Dentro de los varios (sino incontables) problemas que tiene India, es el de la basura el que más salta a relucir. Con el advenimiento de los plásticos, con tanto crecimiento rápido y mezclado con una gran falta de educación básica, es raro circular más de 1 km sin ver basura alreadedor, por las calles, las veredas, obstruyendo alcantarillas, inundando las calles, asfixiando con su olor. Todo lo que se consume se tira a la calle, es espantoso, y el problema parece no tener ninguna atención por parte del gobierno. En los últimos kilómetros de llegada a Delhi, un basural de tamaño colosal se levanta como una pirámide truncada coronando los barrios marginales que la rodean, muestra un cielo atiborrado de aves carroñeras y emana una pestilencia abrasiva.
Todo el grueso cinturón urbano que rodea a Delhi echa en cara la realidad más inhumana del país, la de millones de personas que siguen revolcándose en la mierda, viviendo en condiciones de hacinamiento infrahumanas, apostadas sobre fétidos ríos envenenados. Es la realidad de cientos de millones de personas que emigran del campo sufrido y atrasado, a la ciudad en busca de una mejora en sus vidas, para nunca volver.

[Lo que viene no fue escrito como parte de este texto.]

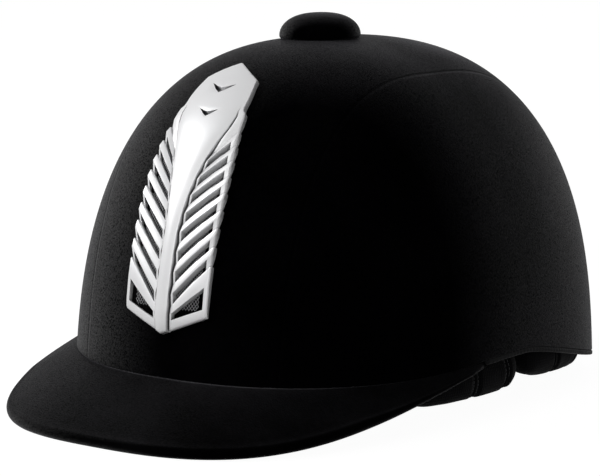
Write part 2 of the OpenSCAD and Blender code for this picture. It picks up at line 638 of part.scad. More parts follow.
// Stretches of the pads round the wall, and the seams across them
side_pad_u = [52, 93];
side_seams = [74, 87];
back_pad_u = [97, 144];
back_seams = [112, 128];
back_pad_lift = 3.5;
back_pad_drop = 4.5;
module side_pad() wall_pad(side_pad_u[0], side_pad_u[1], pad_low, pad_top,
    pad_depth, pad_depth + pad_t, 20, side_seams, 0, rack_low - pad_under, shell_in + pad_rim_gap);
module back_pad() wall_pad(back_pad_u[0], back_pad_u[1], pad_low + back_pad_lift, pad_top,
    pad_depth, pad_depth + pad_t, 20, back_seams, back_pad_drop,
    rack_low - pad_under, shell_in + pad_rim_gap);
module left_side_pad() color("#1c1c20") side_pad();
module left_back_pad() color("#1c1c20") back_pad();
module right_side_pad() color("#1c1c20") mirror([1, 0, 0]) side_pad();
module right_back_pad() color("#1c1c20") mirror([1, 0, 0]) back_pad();

// Rivets from the shell through the foam to the strap brackets
module strap_rivets() color("#8f9195") for (p = strap_places)
    let (x = wall_x(p[1], hinge_z, shell_out) - head_sink - head_t, from = bracket_x + 0.2)
    translate([0, p[1], hinge_z]) mirror([p[0] < 0 ? 1 : 0, 0, 0]) rotate([0, 90, 0]) {
        translate([0, 0, x]) cylinder(h = head_t, r = head_r, $fn = round_fn);
        translate([0, 0, from]) cylinder(h = x - from, r = rivet_r, $fn = round_fn);
    }
module strap_brackets() color("#3b3b3f") for (p = strap_places) translate([0, p[1], hinge_z])
    mirror([p[0] < 0 ? 1 : 0, 0, 0]) difference() {
        union() {
            translate([bracket_x, -eye_len / 2 - 0.4 - ear_t, -5])
                cube([bracket_t, eye_len + 0.8 + 2 * ear_t, 10]);
            for (y = [-eye_len / 2 - 0.4 - ear_t, eye_len / 2 + 0.4]) {
                translate([hinge_x, y, -ear_r]) cube([bracket_x + 0.5 - hinge_x, ear_t, 2 * ear_r]);
                translate([hinge_x, y, 0]) rotate([-90, 0, 0])
                    cylinder(h = ear_t, r = ear_r, $fn = round_fn);
            }
            translate([bracket_x + 0.5, 0, 0]) rotate([0, 90, 0])
                cylinder(h = wall_x(p[1], hinge_z, foam_in) - bracket_x - 1.9, r = 3.5, $fn = round_fn);
        }
        translate([hinge_x, 0, 0]) rotate([-90, 0, 0])
            cylinder(h = drill, r = pin_r + 0.01, center = true, $fn = round_fn);
        translate([bracket_x - 1, 0, 0]) rotate([0, 90, 0])
            cylinder(h = wall_drill, r = rivet_r + 0.02, $fn = round_fn);
    }
eye_len = webbing_w + 1;
module strap_pins() color("#a9abae") for (p = strap_places) translate([p[0] * hinge_x, p[1], hinge_z])
    rotate([90, 0, 0]) cylinder(h = eye_len + 0.8 + 2 * ear_t + 1, r = pin_r, center = true, $fn = round_fn);

// The harness folds up inside; its own frame has z along the straps
module in_harness() translate([hinge_x, 0, hinge_z]) rotate([0, -lean, 0]) children();
module eye(y, w, r) translate([0, y, 0]) rotate([90, 0, 0])
    cylinder(h = w, r = r, center = true, $fn = round_fn);
divider_low = divider_reach - 17;
divider_high = divider_reach - 5;
function leg_edge(y, side) = let (end = divider_y + sign(y) * leg_spread + side)
    [[0, y + side], [leg_straight, y + side], [divider_low - 1, end], [divider_high - 3, end]];
module side_webbing() in_harness() difference() {
    union() {
        for (y = [front_pin_y, back_pin_y]) {
            eye(y, eye_len - 1, pin_r + eye_wall);
            translate([webbing_t / 2, 0, 0]) rotate([0, -90, 0]) linear_extrude(webbing_t)
                polygon(concat(leg_edge(y, webbing_w / 2), reversed(leg_edge(y, -webbing_w / 2))));
        }
    }
    for (y = [front_pin_y, back_pin_y]) eye(y, eye_len + 4, pin_r + pin_gap);
}
module left_webbing() color("#17171a") side_webbing();
module right_webbing() color("#17171a") mirror([1, 0, 0]) side_webbing();

divider_half = webbing_w / 2 + 8.5;
module side_divider() in_harness() translate([0, divider_y, 0]) difference() {
    union() {
        translate([-divider_t / 2, -divider_half, divider_low])
            cube([divider_t, 2 * divider_half, divider_high - divider_low]);
        for (s = [-1, 1]) translate([-bar_offset - 2.2, s * (chin_w / 2 + 2.2) - 1.5, divider_high - 3])
            cube([bar_offset + 2.2 + divider_t / 2, 3, divider_reach + 2.2 - divider_high + 3]);
        translate([-bar_offset, 0, divider_reach]) eye(0, chin_w + 4, bar_r);
    }
    translate([-webbing_t / 2 - 0.3, -divider_half + 1.6, divider_low - 1])
        cube([webbing_t + 0.6, 2 * divider_half - 3.2, divider_high - divider_low - 1]);
}
module left_divider() color("#1d1d20") side_divider();
module right_divider() color("#1d1d20") mirror([1, 0, 0]) side_divider();

// The chin webbing hangs from the divider bar; its own frame has z along it
chin_bar = [hinge_x - divider_reach * sin(lean) - bar_offset * cos(lean), divider_y,
    hinge_z + divider_reach * cos(lean) - bar_offset * sin(lean)];
module in_chin() translate(chin_bar) rotate([0, 180 + chin_lean, 0]) mirror([1, 0, 0]) children();
module chin_webbing() in_chin() difference() {
    union() {
        eye(0, chin_w, bar_r + 1.7);
        translate([-webbing_t / 2, -chin_w / 2, 0]) cube([webbing_t, chin_w, chin_len]);
    }
    eye(0, chin_w + 4, bar_r + pin_gap);
}
module left_chin_webbing() color("#17171a") chin_webbing();
module right_chin_webbing() color("#17171a") mirror([1, 0, 0]) chin_webbing();

// Soft pad on the inner face of the left chin webbing
module chin_pad() color("#1c1c20") in_chin() sweep([for (i = [0:10]) let (s = i / 5 - 1,
    f = pow(1 - pow(abs(s), 4) * 0.96, 0.5)) [for (a = [0:24:359])
        [-(webbing_t / 2 + 0.3 + 3.2) + f * 3.2 * sign(cos(a)) * pow(abs(cos(a)), 0.6),
            -f * 14 * sign(sin(a)) * pow(abs(sin(a)), 0.6), chin_len / 2 - 2 + s * (chin_len / 2 - 10)]]]);

// Rounded plate outline, centred across and starting at z = 0 along the strap
module plate_outline(w, l, r) {
    translate([0, -w / 2 + r]) square([l, w - 2 * r]);
    translate([r, -w / 2]) square([l - 2 * r, w]);
    for (x = [r, l - r]) for (y = [-w / 2 + r, w / 2 - r]) translate([x, y]) circle(r, $fn = 32);
}
// Plate of thickness t in the strap frame: length along z, width along y
module strap_plate(w, l, t, r) translate([t / 2, 0, 0]) rotate([0, -90, 0])
    linear_extrude(t) plate_outline(w, l, r);

buckle_w = chin_w + 10;
socket_t = 8.6;
socket_l = 30;
prong_l = 24;
slot_t = 4.2;
module buckle_socket() color("#1d1d20") in_chin() translate([0, 0, chin_len + 0.2]) difference() {
    strap_plate(buckle_w, socket_l + 6, socket_t, 5);
    translate([-slot_t / 2 - 0.4, -buckle_w / 2 + 3, 8]) cube([slot_t + 0.8, buckle_w - 6, socket_l]);
    for (s = [-1, 1]) translate([-slot_t / 2 - 0.4, s * buckle_w / 2 - 3, 14]) cube([slot_t + 0.8, 6, 9]);
}
module buckle_plug() color("#1d1d20") mirror([1, 0, 0]) in_chin() translate([0, 0, chin_len + 0.2]) {
    strap_plate(buckle_w, 12, socket_t - 1, 4);
    for (y = [-buckle_w / 2 + 4, -1.6, buckle_w / 2 - 7.2]) translate([-slot_t / 2, y, 11])
        cube([slot_t, 3.2, prong_l - 4]);
    for (s = [-1, 1]) translate([0, s * (buckle_w / 2 - 5.6), 11 + prong_l - 7]) rotate([0, -90, 0])
        linear_extrude(slot_t, center = true)
            polygon([[0, s * 3], [3, s * 3.4], [7, s * 1.2], [7, -s * 1.6], [0, -s * 1.6]]);
}

// Three-bar slider that holds the spare chin webbing
slider_place = 22;
module strap_slider() color("#1d1d20") mirror([1, 0, 0]) in_chin()
    translate([0, 0, slider_place]) difference() {
    strap_plate(chin_w + 8, 14, 4.4, 2.5);
    translate([-webbing_t / 2 - 0.3, -chin_w / 2 - 0.4, -1]) cube([webbing_t + 0.6, chin_w + 0.8, 16]);
    for (z = [2.6, 8.6]) translate([-5, -chin_w / 2, z]) cube([5, chin_w, 2.8]);
}

velvet_cover();
outer_shell();
foam_liner();
inner_lining();
brow_pad();
rim_binding();
peak_core();
peak_cover();
peak_lining();
peak_screws();
vent_strip();
vent_mesh();
strip_clamps();
strip_screws();
button_core();
button_cover();
button_screw();
button_washer();
dial_base();
dial_lid();
lid_screws();
housing_rivets();
nape_pad();
dial_knob();
dial_pinion();
knob_screw();
left_band();
left_side_pad();
left_back_pad();
right_band();
right_side_pad();
right_back_pad();
strap_rivets();
strap_brackets();
strap_pins();
left_webbing();
left_divider();
left_chin_webbing();
chin_pad();
buckle_socket();
right_webbing();
right_divider();
right_chin_webbing();
strap_slider();
buckle_plug();
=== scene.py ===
import bpy, bmesh, math
import numpy as np
from mathutils import Vector, Matrix
from mathutils.bvhtree import BVHTree


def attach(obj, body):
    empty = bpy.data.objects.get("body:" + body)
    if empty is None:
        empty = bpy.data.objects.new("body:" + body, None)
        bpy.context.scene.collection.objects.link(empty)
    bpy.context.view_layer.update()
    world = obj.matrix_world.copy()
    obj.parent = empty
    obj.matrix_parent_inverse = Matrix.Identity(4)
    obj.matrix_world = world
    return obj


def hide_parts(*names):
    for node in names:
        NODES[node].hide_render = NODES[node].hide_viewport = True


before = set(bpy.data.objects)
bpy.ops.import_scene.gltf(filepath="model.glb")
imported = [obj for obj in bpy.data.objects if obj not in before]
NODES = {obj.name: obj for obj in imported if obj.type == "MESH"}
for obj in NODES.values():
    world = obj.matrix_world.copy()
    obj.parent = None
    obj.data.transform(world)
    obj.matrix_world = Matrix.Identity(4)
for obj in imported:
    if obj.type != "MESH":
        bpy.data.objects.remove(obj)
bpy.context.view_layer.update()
MM = 0.001
DEG = math.pi / 180

# The dome, in millimetres. A point on it has three numbers: u is the angle round it,
# from the front towards +X, phi is the angle down from the crown, and o is the depth
# inwards from the velvet's surface.
DOME_FRONT, DOME_BACK, DOME_HALF = 125.0, 135.0, 108.0
DOME_BASE, DOME_RISE = -18, 181.4

# Exponents of the outlines, at the front, the side and the back
PLAN_FRONT, PLAN_BACK = 2.27, 2.37
ROUND_OUT = (2.9, 2.24, 2.61)
ROUND_UP = (2.48, 2.74, 3.03)

# Depths of the layers, and how far the shell stands above the rim of its binding
SHELL_OUT, SHELL_IN = 1.1, 4.1
FOAM_OUT, FOAM_IN = 4.7, 22.7
LINING_OUT, LINING_IN = 23.3, 26.1
RIM_TAPE = 2.4

# The rim's height at the sides, its fall to the front, and where the peak ends
RIM_SIDE, RIM_FALL = 26.6, 16.6
PEAK_U = 74.631 * DEG
CREASE_Z = 22.4

def blend(u, front, side, back):
    """A value that changes round the dome, given at its front, its sides and its back."""
    c = np.cos(u)
    return np.where(c > 0, side + (front - side) * c * c, side + (back - side) * c * c)

def plan_r(u, o):
    """Distance from the dome's axis in plan, at its widest height."""
    front = np.cos(u) > 0
    reach = np.where(front, DOME_FRONT, DOME_BACK) - o
    k = np.where(front, PLAN_FRONT, PLAN_BACK)
    return (np.abs(np.sin(u) / (DOME_HALF - o)) ** k + np.abs(np.cos(u) / reach) ** k) ** (-1 / k)

def dome(u, phi, o):
    u, phi, o = np.broadcast_arrays(np.asarray(u, float), phi, o)
    n, m = blend(u, *ROUND_OUT), blend(u, *ROUND_UP)
    r = plan_r(u, o) * np.clip(np.sin(phi), 0, 1) ** (2 / n)
    z = DOME_BASE + (DOME_RISE - o) * np.clip(np.cos(phi), 0, 1) ** (2 / m)
    return np.stack([r * np.sin(u), -r * np.cos(u), z], -1)

def phi_at(u, z, o):
    """The angle down from the crown at a height."""
    rise = np.clip((z - DOME_BASE) / (DOME_RISE - o), 0, 1)
    return np.arccos(rise ** (blend(u, *ROUND_UP) / 2))

def wall(u, z, o):
    """The point of the dome at a height."""
    return dome(u, phi_at(u, z, o), o)

def side_u(u):
    """The angle from the front on either side, from 0 to pi."""
    return np.abs((u + math.pi) % (2 * math.pi) - math.pi)

def rim_z(u):
    c = np.cos(u)
    return np.where(c > 0, RIM_SIDE - RIM_FALL * c * c, RIM_SIDE * (1 - np.clip(-c, 0, 1) ** 1.35))

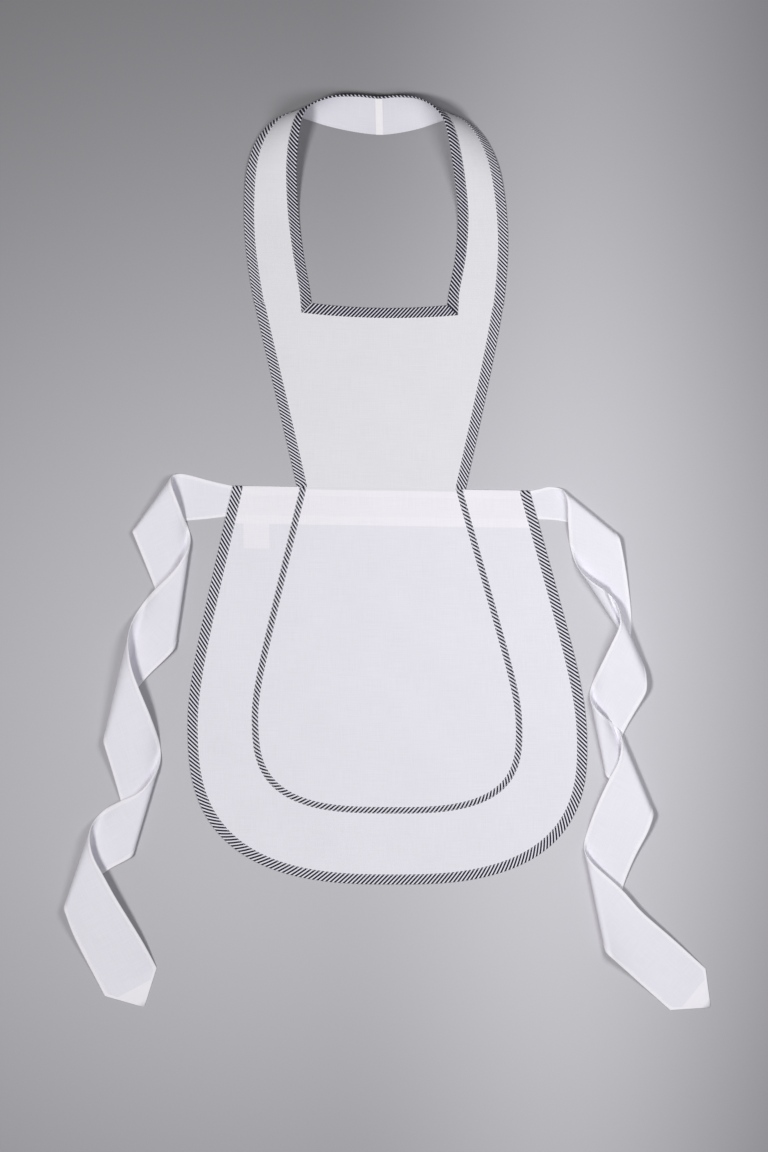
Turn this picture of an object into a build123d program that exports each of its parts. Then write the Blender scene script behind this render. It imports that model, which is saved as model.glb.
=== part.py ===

La entrada a Delhi por su lado sureste nos muestra por el contrario, el otro extremo de India, las casas de los multimillonarios en barrios arbolados, de avenidas amplias y ordenadas, con seguridad privada armada. Los dueños pasean conducidos por choferes en autos de lujo y se muestran ajenos al país que los circunda cuando en cada semáforo, armadas de niños en harapos les golpean las ventanillas de los autos para obtener alguna mísera limosna. No hay grises en India, o mejor dicho: India muestra, con sus blancos y sus negros que para la mayor parte de nosotros que solemos estar demasiado sumidos en nuestro propio universo de "problemas", que nuestra vida no es más que una benévola colección de grises.